* _CHALLENGE_:
Your task is to repeat the listing exactly.

• • •

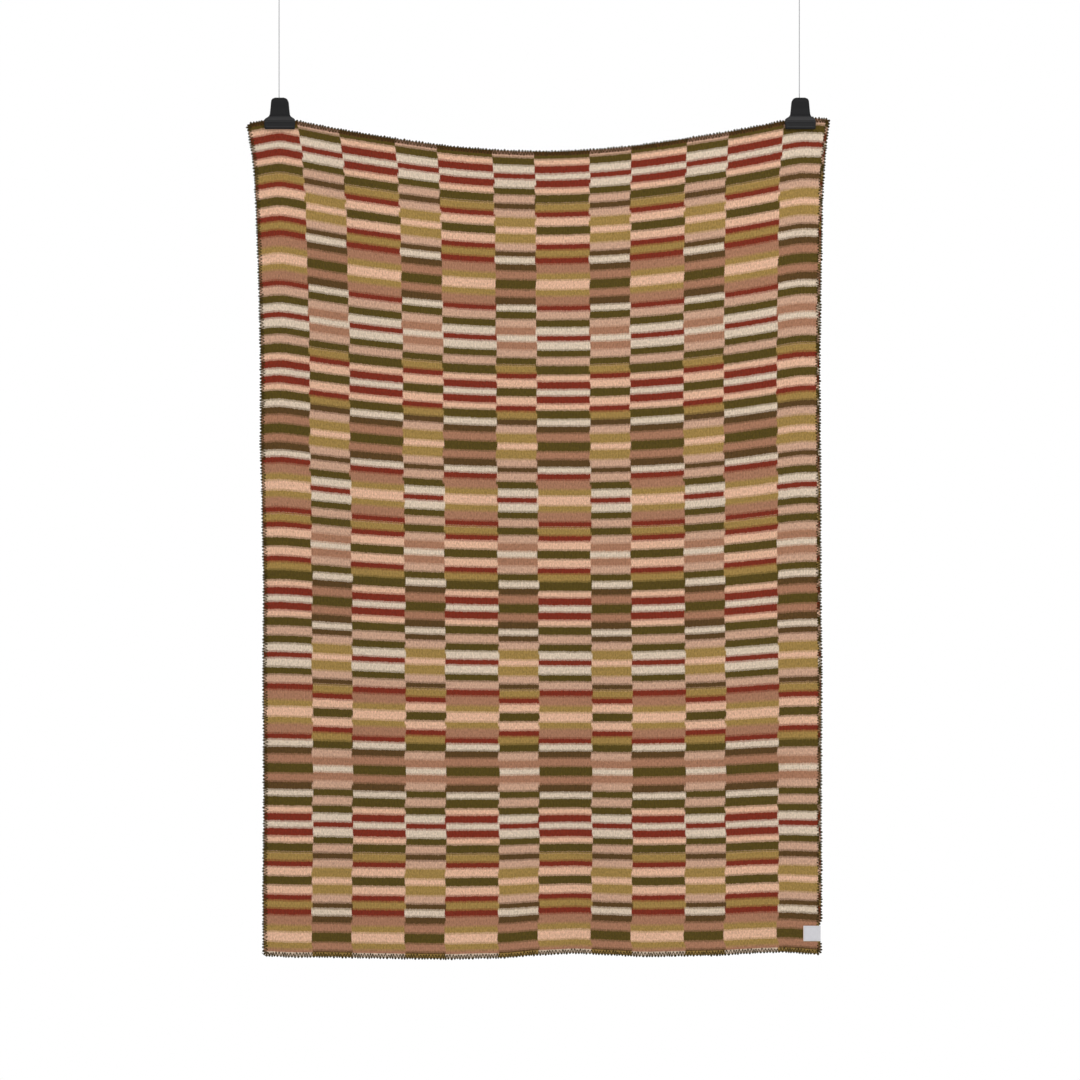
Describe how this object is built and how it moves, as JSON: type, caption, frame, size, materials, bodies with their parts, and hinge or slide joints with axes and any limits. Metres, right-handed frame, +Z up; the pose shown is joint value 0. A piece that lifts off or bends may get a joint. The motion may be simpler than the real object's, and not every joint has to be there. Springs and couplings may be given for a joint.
{
  "type": "wool blanket hanging from spring clips on wires",
  "caption": "Woven wool blanket in short coloured bars with an overcast edge, hanging by its top corners from black spring clips on taut steel wires.",
  "frame": {"origin": "midway between the two ceiling fittings, on the level of their flat top faces; the whole part hangs below it", "axes": "+Z up, +X to the viewer's right along the blanket's width, +Y away from the viewer, through the cloth"},
  "size_m": [1.3932, 0.0334, 2.351],
  "materials": {
    "wool": "brushed weft-faced wool in eight colours",
    "label_tape": "woven tape",
    "clip_plastic": "moulded, satin",
    "spring_steel": "bright drawn",
    "wire_steel": "stranded",
    "fitting_metal": "turned, satin nickel"
  },
  "bodies": {
    "root": {"blanket": "wool", "label": "label_tape", "clip_left_front": "clip_plastic", "clip_left_back": "clip_plastic", "clip_left_pin": "spring_steel", "clip_left_spring": "spring_steel", "clip_left_eye": "wire_steel", "wire_left": "wire_steel", "ceiling_fitting_left": "fitting_metal", "clip_right_front": "clip_plastic", "clip_right_back": "clip_plastic", "clip_right_pin": "spring_steel", "clip_right_spring": "spring_steel", "clip_right_eye": "wire_steel", "wire_right": "wire_steel", "ceiling_fitting_right": "fitting_metal"}
  },
  "joints": []
}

• • •

* _CORRECT RESULT_:
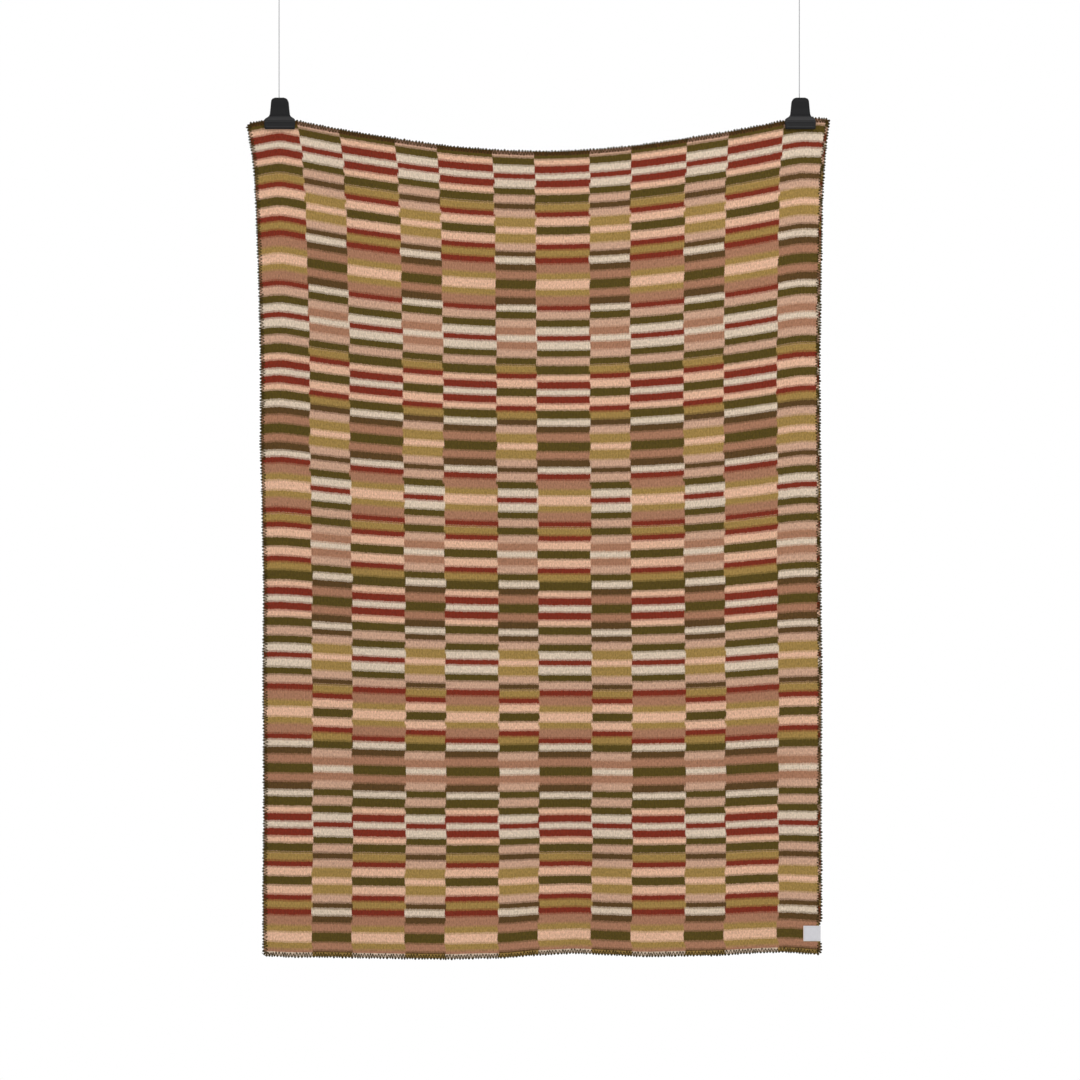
Describe how this object is built and how it moves, as JSON: type, caption, frame, size, materials, bodies with their parts, and hinge or slide joints with axes and any limits. Metres, right-handed frame, +Z up; the pose shown is joint value 0. A piece that lifts off or bends may get a joint. The motion may be simpler than the real object's, and not every joint has to be there. Springs and couplings may be given for a joint.
{
  "type": "wool blanket hanging from spring clips on wires",
  "caption": "Woven wool blanket in short coloured bars with an overcast edge, hanging by its top corners from black spring clips on taut steel wires.",
  "frame": {"origin": "midway between the two ceiling fittings, on the level of their flat top faces; the whole part hangs below it", "axes": "+Z up, +X to the viewer's right along the blanket's width, +Y away from the viewer, through the cloth"},
  "size_m": [1.3932, 0.0334, 2.351],
  "materials": {
    "wool": "brushed weft-faced wool in eight colours",
    "label_tape": "woven tape",
    "clip_plastic": "moulded, satin",
    "spring_steel": "bright drawn",
    "wire_steel": "stranded",
    "fitting_metal": "turned, satin nickel"
  },
  "bodies": {
    "root": {"blanket": "wool", "label": "label_tape", "clip_left_front": "clip_plastic", "clip_left_back": "clip_plastic", "clip_left_pin": "spring_steel", "clip_left_spring": "spring_steel", "clip_left_eye": "wire_steel", "wire_left": "wire_steel", "ceiling_fitting_left": "fitting_metal", "clip_right_front": "clip_plastic", "clip_right_back": "clip_plastic", "clip_right_pin": "spring_steel", "clip_right_spring": "spring_steel", "clip_right_eye": "wire_steel", "wire_right": "wire_steel", "ceiling_fitting_right": "fitting_metal"}
  },
  "joints": []
}